Cohen uses religious literature as metaphor and allusion to construct a theology that scholars continue to argue over. His belief system is somewhat fluid, but in one area he is crystal clear. Sex is not just a holy act; it is the supreme, sacred endeavour. And although this may seem scandalous to devotees of contemporary religions it is a point of view fully supported by the Bible. The biblical Song of Songs, or Canticles in old-speak, is an erotic poem about the love between two people. Both Jewish and Christian traditions treat it as a metaphor for God’s love for humanity, but clearly this is not its plain meaning. That is supplied by the kabbalah, the Jewish mystical tradition which Leonard Cohen read and frequently alluded to.
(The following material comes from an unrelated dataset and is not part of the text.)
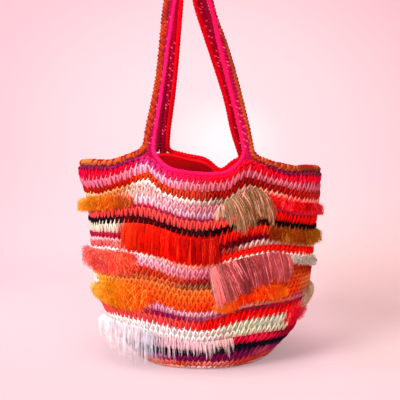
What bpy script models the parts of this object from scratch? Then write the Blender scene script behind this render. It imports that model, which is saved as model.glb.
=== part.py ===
# A crocheted bucket handbag: ridged rounds of chunky yarn, bands of fur yarn, combed fringes,
# a cloth lining and two shoulder straps. Metres, +Z up, +Y away from the viewer.
# The origin is on the floor under the middle of the bag.

import math

import bmesh
import bpy
from mathutils import Vector

# Driving sizes of the bag
WALL_HEIGHT = 0.2805      # top of the crocheted wall, before its waves
STRETCH = WALL_HEIGHT / 0.2805    # heights below are given for a wall of 280.5 mm
RIM_HALF_WIDTH = 0.171
BELLY_HALF_DEPTH = 0.100
WALL_THICK = 0.007        # yarn rounds, front to back
FLOOR_THICK = 0.007
GAP = 0.0003              # clearance between pieces that touch
RIDGE_OUT = 0.0022        # how far each round's crest stands out
RIDGE_IN = 0.0016         # how far the valley between two rounds sinks in
ROUND_SIDES = 48          # facets round the bag

# Heights up the wall, with the half width there as a share of the rim's half width and the
# half depth as a share of the belly's
SECTION_SHARES = (
    (0.000, 0.5146, 0.64),
    (0.006, 0.5848, 0.73),
    (0.018, 0.6550, 0.80),
    (0.035, 0.7310, 0.86),
    (0.060, 0.8070, 0.91),
    (0.090, 0.8830, 0.96),
    (0.125, 0.9240, 0.99),
    (0.200, 0.9591, 1.00),
    (0.283, 1.0000, 0.90),
    (0.330, 1.0234, 0.88),
)
SECTIONS = tuple((height * STRETCH, RIM_HALF_WIDTH * wide, BELLY_HALF_DEPTH * deep)
                 for height, wide, deep in SECTION_SHARES)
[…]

Sexual conjugation, according to one stream of kabbalistic thought, is the physical representation of the unio mystica, the process through which the soul unites with the divine. This explains why, in the words of the 2nd century rabbi Akiva, all books of the Bible are holy, but the Song of Songs is the holy of holies. Leonard Cohen agrees.

Leonard Cohen did not win the Nobel Prize for Literature. But his poetry is up there with the greats. And listening to Cohen’s songs with an awareness of his sources, exploring the background and the context of those sources, and seeing how he adapted them for his own purposes, adds an extra dimension to the music of one of the most astonishing and talented poet-musicians of our age.